◆ **AIM**
Would you restate all the data that follows, word for word?

>> START INPUT ROWS

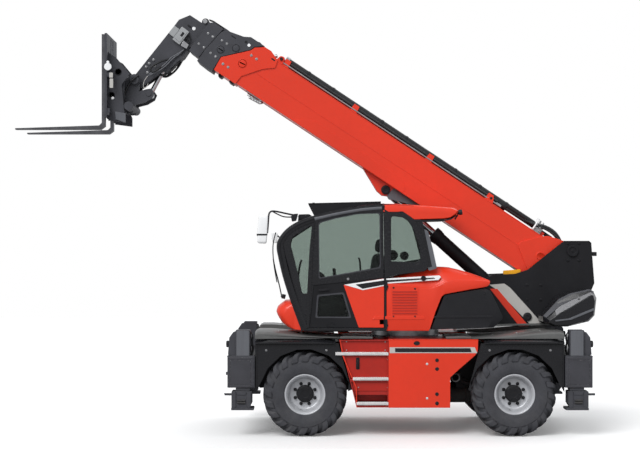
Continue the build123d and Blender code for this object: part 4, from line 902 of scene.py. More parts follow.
for hand, side_name in SIDES:
    seam = [(646, -326), (4868, -343), (4868, -351), (646, -334)]
    piece(f"boom_seam_{side_name}", boom_plate(seam, BOOM_Y - 2, BOOM_Y + 4, hand), "boom", "red",
        bevel=0.0015)
    lower = rounded([(2335, -607), (2335, -540), (2427, -455), (3900, -449), (4130, -607)], 40)
    piece(f"boom_lower_plate_{side_name}", boom_plate(lower, BOOM_Y - 2, BOOM_Y + 6, hand), "boom", "red",
        bevel=0.002)
    root = rounded([(650, -335), (636, -272), (452, -70), (379, -4), (139, 62), (-60, 62), (-150, -30),
        (-150, -420), (110, -560), (330, -560)], 46, 5)
    piece(f"boom_root_plate_{side_name}", boom_plate(root, BOOM_Y - 30, BOOM_Y + 16, hand), "boom", "red",
        bevel=0.004, segments=3)
    turns = [2 * math.pi * n / 32 for n in range(32)]
    pill = [on_boom(318 + 52 * math.cos(a) - (110 if math.cos(a) < 0 else 0), 0, -290 + 52 * math.sin(a))
        for a in turns]
    pocket = []
    for grow, y in ((1.0, 15), (1.0, 20), (0.93, 24), (0.86, 22), (0.8, 17)):
        middle = on_boom(265, 0, -290)
        pocket.append([middle + (p - middle) * grow + Vector((0, hand * (BOOM_Y + y) / 1000, 0))
            for p in pill])
    piece(f"boom_root_pocket_{side_name}", stack(pocket), "boom", "red", smooth=50)
    piece(f"boom_top_edge_{side_name}", boom_plate(rect(460, 4714, -50, -62), BOOM_Y - 8, BOOM_Y + 4, hand),
        "boom", "red", bevel=0.003)
    piece(f"boom_low_edge_{side_name}", boom_plate(rect(200, 5030, -597, -613), BOOM_Y - 8, BOOM_Y + 4, hand),
        "boom", "red", bevel=0.003)
    y = hand * (BOOM_Y + 16)
    piece(f"boom_collar_bolts_{side_name}", bolts(outline([(5073, -185), (4989, -186), (5331, -492),
        (5249, -491)], y, on_boom), (0, hand, 0), 0.014, 0.01), "boom", "steel")
    piece(f"boom_collar_disc_{side_name}", disc_on(on_boom(5114, y, -343), hand, 0.056), "boom", "red")
    piece(f"boom_collar_slots_{side_name}", slots_on([on_boom(5114, y, -343) + DISC_FACE * hand],
        hand, 0.085, 0.016, BOOM_ANGLE + math.radians(-8)), "boom", "plastic")
    piece(f"boom_top_slot_{side_name}", slots_on([on_boom(4796, y, -68)], hand, 0.06, 0.02, BOOM_ANGLE),
        "boom", "plastic")
    y2 = hand * COLLAR_2_Y
    piece(f"section_2_bolts_{side_name}", bolts(outline([(5517, -234), (5437, -235), (5551, -463),
        (5469, -465)], y2, on_boom), (0, hand, 0), 0.013, 0.01), "section_2", "steel")
    for n, (s, h) in enumerate(((5463, -348), (5300, -218))):
        piece(f"section_2_disc_{n}_{side_name}", disc_on(on_boom(s, y2, h), hand, 0.05), "section_2", "grey")
    piece(f"section_2_slots_{side_name}", slots_on([on_boom(5463, y2, -348) + DISC_FACE * hand,
        on_boom(5410, y2, -109)], hand, 0.075, 0.015, BOOM_ANGLE), "section_2", "plastic")
    piece(f"section_2_plugs_{side_name}", rod(on_boom(5175, y2 - hand * 2, -88),
        on_boom(5175, y2 + hand * 8, -88), 0.022, 28), "section_2", "white", bevel=0.002)
    piece(f"section_2_eye_{side_name}", rod(on_boom(5233, y2 - hand * 2, -73),
        on_boom(5233, y2 + hand * 1, -73), 0.02, 28), "section_2", "plastic")
    y3 = hand * COLLAR_3_Y
    piece(f"section_3_bolts_{side_name}", bolts(outline([(5729, -258), (5649, -259), (5756, -444),
        (5672, -447)], y3, on_boom), (0, hand, 0), 0.013, 0.01), "section_3", "steel")

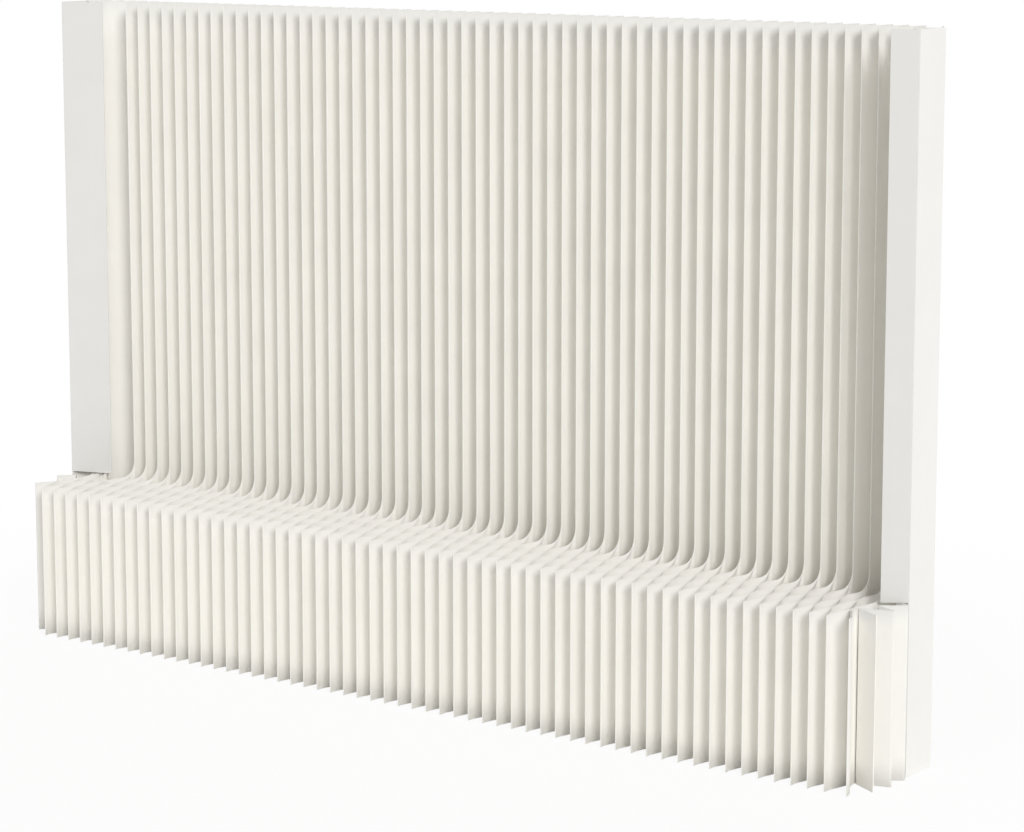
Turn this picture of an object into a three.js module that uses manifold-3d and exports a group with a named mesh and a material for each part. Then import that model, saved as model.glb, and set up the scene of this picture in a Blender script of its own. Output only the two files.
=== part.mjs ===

>> END INPUT ROWS

◆ **TASK RESULT**
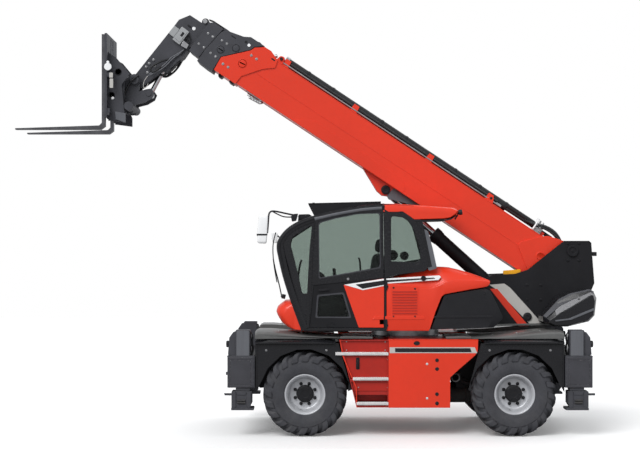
Continue the build123d and Blender code for this object: part 4, from line 902 of scene.py. More parts follow.
for hand, side_name in SIDES:
    seam = [(646, -326), (4868, -343), (4868, -351), (646, -334)]
    piece(f"boom_seam_{side_name}", boom_plate(seam, BOOM_Y - 2, BOOM_Y + 4, hand), "boom", "red",
        bevel=0.0015)
    lower = rounded([(2335, -607), (2335, -540), (2427, -455), (3900, -449), (4130, -607)], 40)
    piece(f"boom_lower_plate_{side_name}", boom_plate(lower, BOOM_Y - 2, BOOM_Y + 6, hand), "boom", "red",
        bevel=0.002)
    root = rounded([(650, -335), (636, -272), (452, -70), (379, -4), (139, 62), (-60, 62), (-150, -30),
        (-150, -420), (110, -560), (330, -560)], 46, 5)
    piece(f"boom_root_plate_{side_name}", boom_plate(root, BOOM_Y - 30, BOOM_Y + 16, hand), "boom", "red",
        bevel=0.004, segments=3)
    turns = [2 * math.pi * n / 32 for n in range(32)]
    pill = [on_boom(318 + 52 * math.cos(a) - (110 if math.cos(a) < 0 else 0), 0, -290 + 52 * math.sin(a))
        for a in turns]
    pocket = []
    for grow, y in ((1.0, 15), (1.0, 20), (0.93, 24), (0.86, 22), (0.8, 17)):
        middle = on_boom(265, 0, -290)
        pocket.append([middle + (p - middle) * grow + Vector((0, hand * (BOOM_Y + y) / 1000, 0))
            for p in pill])
    piece(f"boom_root_pocket_{side_name}", stack(pocket), "boom", "red", smooth=50)
    piece(f"boom_top_edge_{side_name}", boom_plate(rect(460, 4714, -50, -62), BOOM_Y - 8, BOOM_Y + 4, hand),
        "boom", "red", bevel=0.003)
    piece(f"boom_low_edge_{side_name}", boom_plate(rect(200, 5030, -597, -613), BOOM_Y - 8, BOOM_Y + 4, hand),
        "boom", "red", bevel=0.003)
    y = hand * (BOOM_Y + 16)
    piece(f"boom_collar_bolts_{side_name}", bolts(outline([(5073, -185), (4989, -186), (5331, -492),
        (5249, -491)], y, on_boom), (0, hand, 0), 0.014, 0.01), "boom", "steel")
    piece(f"boom_collar_disc_{side_name}", disc_on(on_boom(5114, y, -343), hand, 0.056), "boom", "red")
    piece(f"boom_collar_slots_{side_name}", slots_on([on_boom(5114, y, -343) + DISC_FACE * hand],
        hand, 0.085, 0.016, BOOM_ANGLE + math.radians(-8)), "boom", "plastic")
    piece(f"boom_top_slot_{side_name}", slots_on([on_boom(4796, y, -68)], hand, 0.06, 0.02, BOOM_ANGLE),
        "boom", "plastic")
    y2 = hand * COLLAR_2_Y
    piece(f"section_2_bolts_{side_name}", bolts(outline([(5517, -234), (5437, -235), (5551, -463),
        (5469, -465)], y2, on_boom), (0, hand, 0), 0.013, 0.01), "section_2", "steel")
    for n, (s, h) in enumerate(((5463, -348), (5300, -218))):
        piece(f"section_2_disc_{n}_{side_name}", disc_on(on_boom(s, y2, h), hand, 0.05), "section_2", "grey")
    piece(f"section_2_slots_{side_name}", slots_on([on_boom(5463, y2, -348) + DISC_FACE * hand,
        on_boom(5410, y2, -109)], hand, 0.075, 0.015, BOOM_ANGLE), "section_2", "plastic")
    piece(f"section_2_plugs_{side_name}", rod(on_boom(5175, y2 - hand * 2, -88),
        on_boom(5175, y2 + hand * 8, -88), 0.022, 28), "section_2", "white", bevel=0.002)
    piece(f"section_2_eye_{side_name}", rod(on_boom(5233, y2 - hand * 2, -73),
        on_boom(5233, y2 + hand * 1, -73), 0.02, 28), "section_2", "plastic")
    y3 = hand * COLLAR_3_Y
    piece(f"section_3_bolts_{side_name}", bolts(outline([(5729, -258), (5649, -259), (5756, -444),
        (5672, -447)], y3, on_boom), (0, hand, 0), 0.013, 0.01), "section_3", "steel")

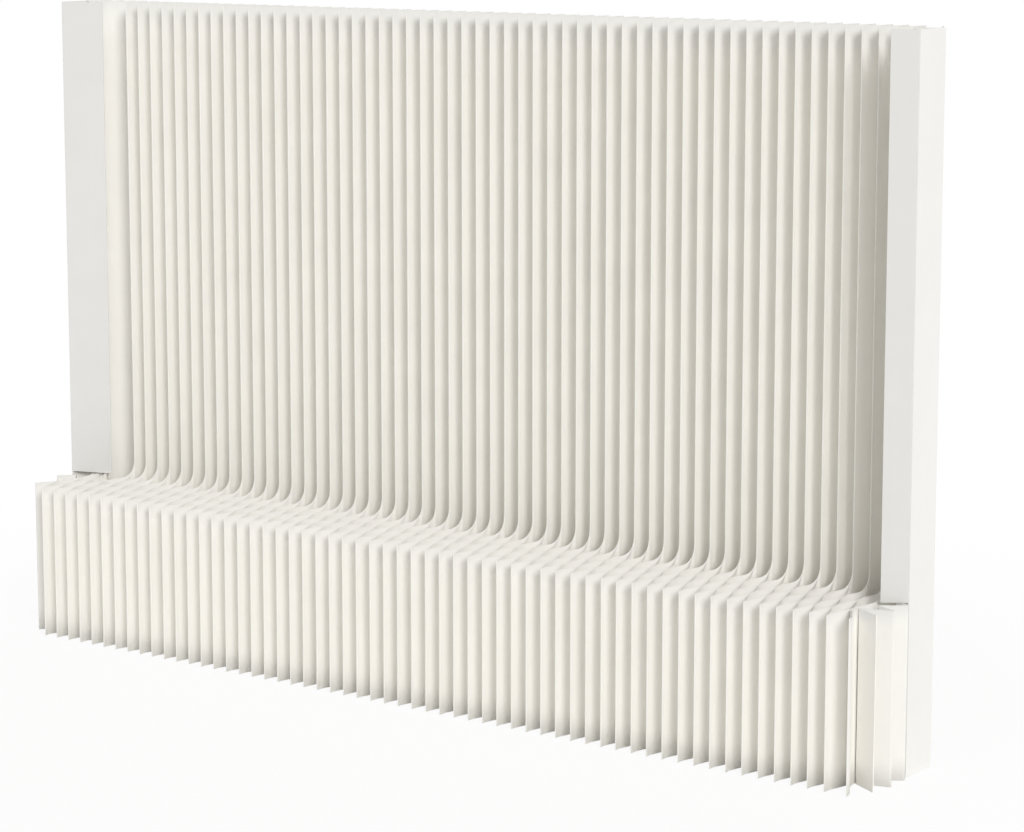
Turn this picture of an object into a three.js module that uses manifold-3d and exports a group with a named mesh and a material for each part. Then import that model, saved as model.glb, and set up the scene of this picture in a Blender script of its own. Output only the two files.
=== part.mjs ===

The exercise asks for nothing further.